В это время создается Красная гвардия Донбасса, так называемая «военная сила Советов рабочих депутатов», фактически же — большевистские отряды. Они занимают Луганск, затем Горловку, Макеевку, Краматорск, Дружковку, Константиновку, Мариуполь, Алчевск, Лозовую-Павловку и Дебальцево.
Тем временем Совет народных комиссаров РСФСР за подписью Ленина, Троцкого и Сталина выслала Киеву ультиматум — легализовать все большевистские отряды в Украине, а также прекратить формирование украинской армии. Однако ответа советская Россия не ожидала и объявила Украинской Народной Республике войну, а у украинских границ начали концентрироваться красные отряды.
— Тогда они говорили, что «мы помогаем рабочим и крестьянам Украины, поскольку в Украине идет противостояние, здесь внутренняя борьба». Фактически оно очень корреспондируется с современными историями, — говорит Кучерук.
— «Гражданская война»?
— Да. «А мы хотим помогать, потому что мы партия рабочих и крестьян». И под этой маркой были организованы все эти структуры, отряды (это еще не была регулярная армия). Ясно, что все это было за деньги, но были и идейные люди. Короче говоря, оттуда двинулось это войско.
Российский Совнарком признал советскую власть в Украине, а большевистские войска захватили главные железнодорожные узлы. «Потерять Украину — потерять голову», — считал Ленин. Фактически под контролем «советов» находилась большая часть Левобережья. Из России на восток Украины прибыло двадцатитысячное подкрепление из солдат и матросов.
25 декабря харьковский советский вождь Владимир Антонов-Овсеенко (которого, к слову, в 1930-х сами Советы расстреляют как троцкиста) объявил о наступлении на Киев. В Центральной Раде понимали, что пора собирать войско, но готовых встать в его ряды оказалось меньше, чем ожидалось.
Из доклада генерального секретаря военных дел Николая Порша от 26 декабря 1917 года: «Армия с каждым днем разваливается.

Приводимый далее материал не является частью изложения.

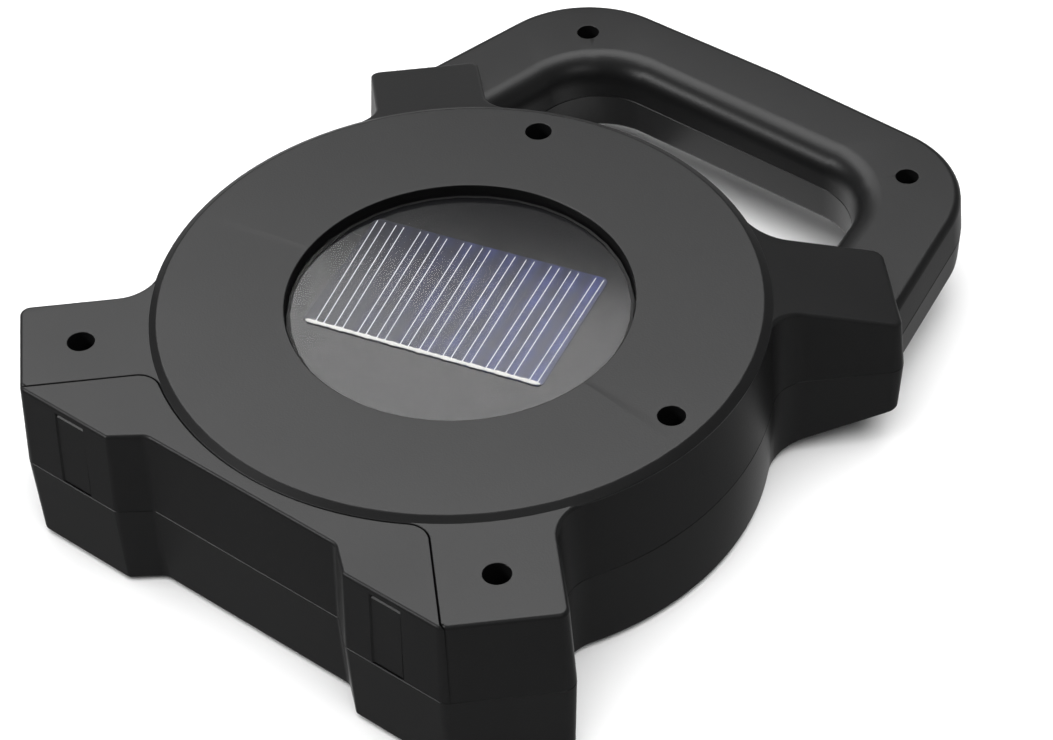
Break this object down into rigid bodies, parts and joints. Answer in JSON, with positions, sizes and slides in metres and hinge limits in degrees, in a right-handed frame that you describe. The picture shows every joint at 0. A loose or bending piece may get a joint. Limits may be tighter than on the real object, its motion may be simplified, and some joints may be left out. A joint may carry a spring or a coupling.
{
  "type": "solar flood light",
  "caption": "Portable solar flood light: round black body with lugs and feet, solar window on the back, lamp on the front, a carrying handle and a lift-off cover.",
  "frame": {"origin": "middle of the whole light in plan, on the plane of the front bezel that it rests on", "axes": "+Z out of the solar face, +Y from the feet towards the handle, +X to the right seen from the solar side"},
  "size_m": [0.1392, 0.18, 0.0408],
  "materials": {
    "shell": "satin",
    "bezel": "gloss",
    "rubber": "matte",
    "clear": "polished",
    "panel": "gloss",
    "cell": "polished",
    "mirror": "polished",
    "phosphor": "matte",
    "aluminium": "satin",
    "board": "satin",
    "steel": "satin",
    "screw": "black oxide",
    "wrap": "gloss",
    "chip": "matte",
    "lead_red": "satin",
    "lead_black": "satin"
  },
  "bodies": {
    "housing": {"back_shell": "shell", "front_shell": "shell", "front_bezel": "bezel", "front_lens": "clear", "solar_window": "clear", "window_seal": "rubber", "lens_seal": "rubber", "solar_board": "panel", "solar_cell": "cell", "reflector": "mirror", "cob_board": "aluminium", "cob_emitter": "phosphor", "heat_sink": "aluminium", "control_board": "board", "switch_board": "board", "power_switch": "chip", "boost_inductor": "chip", "charge_chip": "chip", "battery_tray": "chip", "usb_output_socket": "steel", "charge_socket": "steel", "battery_cell": "wrap", "battery_contact": "steel", "battery_spring": "steel", "solar_lead_red": "lead_red", "solar_lead_black": "lead_black", "lamp_lead_red": "lead_red", "lamp_lead_black": "lead_black", "battery_lead_red": "lead_red", "battery_lead_black": "lead_black", "switch_lead_red": "lead_red", "switch_lead_black": "lead_black", "lug_screw_left": "screw", "lug_screw_right": "screw", "handle_screw_left": "screw", "handle_screw_right": "screw", "disc_screw_top": "screw", "disc_screw_side": "screw", "heat_sink_screw_1": "steel", "heat_sink_screw_2": "steel", "heat_sink_screw_3": "steel", "heat_sink_screw_4": "steel", "board_screw_1": "steel", "board_screw_2": "steel"},
    "cover": {"battery_cover": "shell"},
    "latch_left": {"cover_latch_left": "shell"},
    "latch_right": {"cover_latch_right": "shell"},
    "button": {"power_button": "rubber"},
    "flap": {"port_flap": "rubber"}
  },
  "joints": [
    {"name": "cover_lift", "type": "slide", "parent": "housing", "child": "cover", "axis": [0, 0, 1], "range_m": [0, 0.025]},
    {"name": "latch_left_press", "type": "hinge", "parent": "housing", "child": "latch_left", "pos_m": [-0.03995, -0.08785, 0.0109], "axis": [-1, 0, 0], "range_deg": [0, 4], "stiffness_Nm_per_rad": 0.3},
    {"name": "latch_right_press", "type": "hinge", "parent": "housing", "child": "latch_right", "pos_m": [0.03995, -0.08785, 0.0109], "axis": [-1, 0, 0], "range_deg": [0, 4], "stiffness_Nm_per_rad": 0.3},
    {"name": "power_press", "type": "slide", "parent": "housing", "child": "button", "axis": [1, 0, 0], "range_m": [0, 0.0008], "stiffness_N_per_m": 800},
    {"name": "flap_open", "type": "hinge", "parent": "housing", "child": "flap", "pos_m": [0, 0.04335, 0.0221], "axis": [-1, 0, 0], "range_deg": [0, 95]}
  ]
}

Военные части уменьшаются, как большевистские, так и украинские. Чтобы иметь в своих руках силу, надо приступить к организации новой армии: 1) добровольного характера; 2) платной и 3) платить деньги тем существующим уже военным частям, которые признают власть Генерального секретариата и подчиняются всем его предписаниям. Кроме того, надо вести систематическую политико-культурную работу среди войска, чтобы защитить его от большевистской заразы».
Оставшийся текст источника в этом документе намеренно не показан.